Der braune Kubus stellt überdies eine formale wie auch inhaltliche Verbindung innerhalb der in sich schlüssigen Bespielung des Ausstellungsraumes dar. Neben der erwähnten Funktion als Blickfang von außerhalb, ist der Würfel einziges wirklich erhabenes raumgliederndes Element in der ansonsten meist boden- oder wandbezogenen Präsentation. Seine Formensprache findet ihr Echo in den Umrahmungen der seitlichen Fenster, womit nochmals die übergreifende Innen-Außen-Thematik der gesamten Ausstellung aufgegriffen wird. Wie alle anderen Arbeiten im Raum, so etwa die 96 mit variierendem Kaffee-Milch-Gemisch gefüllten und zu einer langen Reihe auf den Boden entlang der rechten Längswand gestellten Tassen, kann er aber auch allein als Objekt für sich betrachtet werden, das frei ist von jeglichem vorgegebenen interpretatorischen Ansatz. Für Thomas Rentmeister ist diese Tatsache von hoher Bedeutung, da aus ihr erst die Fülle der zahlreichen Rezeptionsmöglichkeiten erwächst.

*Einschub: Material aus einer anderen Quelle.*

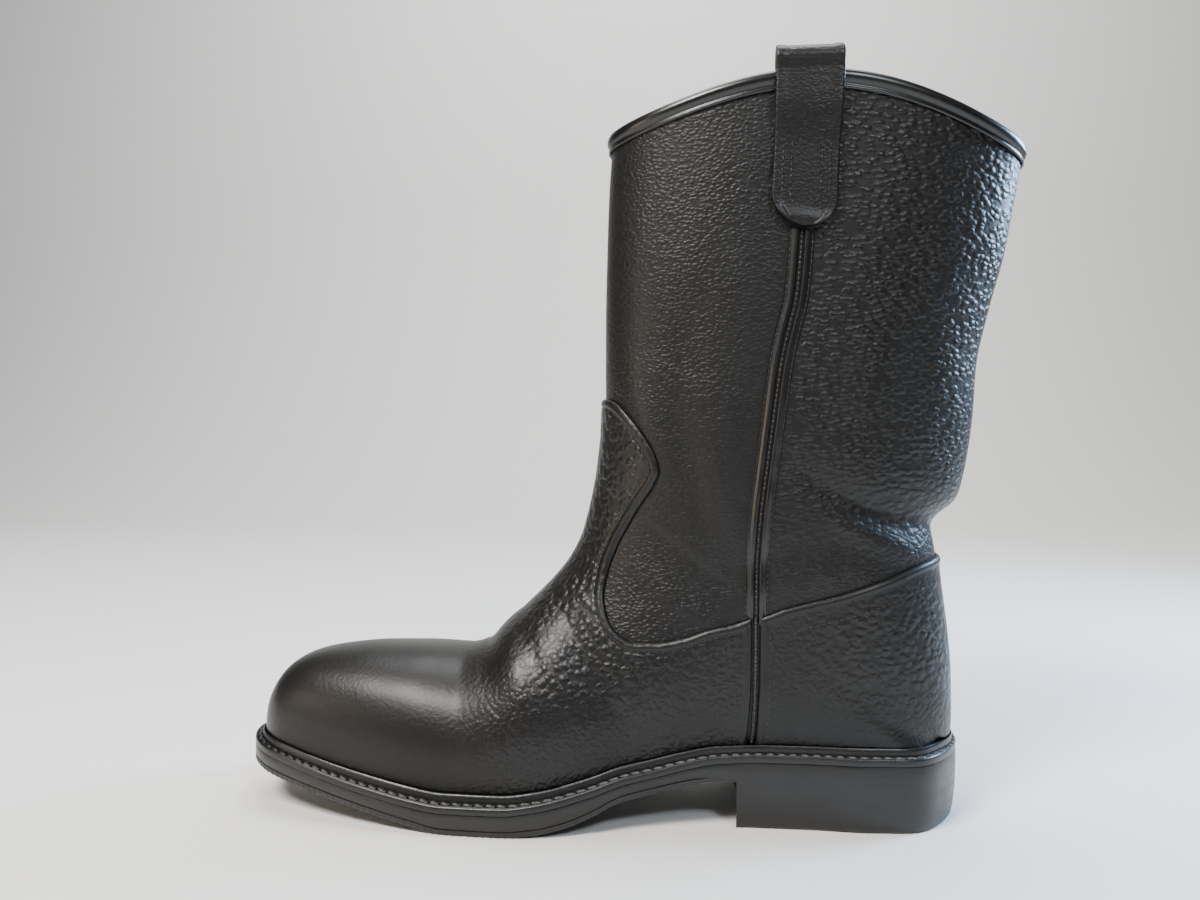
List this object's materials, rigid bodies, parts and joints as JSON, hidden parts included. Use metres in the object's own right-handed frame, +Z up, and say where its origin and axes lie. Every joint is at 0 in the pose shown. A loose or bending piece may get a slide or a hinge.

Vor diesem Hintergrund erscheint noch ein großformatiges Foto mit dem Motiv eines Muttermals am Schienbein des Künstlers als Ausgangspunkt vielfältiger Interpretationsansätze. Abgesehen von der Farbe Braun, die es mit den übrigen Arbeiten verbindet und der auf neue Art durchspielten Grenzthematik (Haut), stellt es unvermittelt eine beunruhigende Beziehung zum Betrachter her. In seiner gewaltigen Größe und Fremdheit verliert das Muttermal an Harmlosigkeit, was aufschrecken lässt. Unweigerlich nötigt die Arbeit Fragen nach dem „Was ist es?“ und „Was macht es mit mir?“. Die Ausstellung von Thomas Rentmeister im Kölnischen Kunstverein hilft, dazu zahlreiche Antworten zu finden.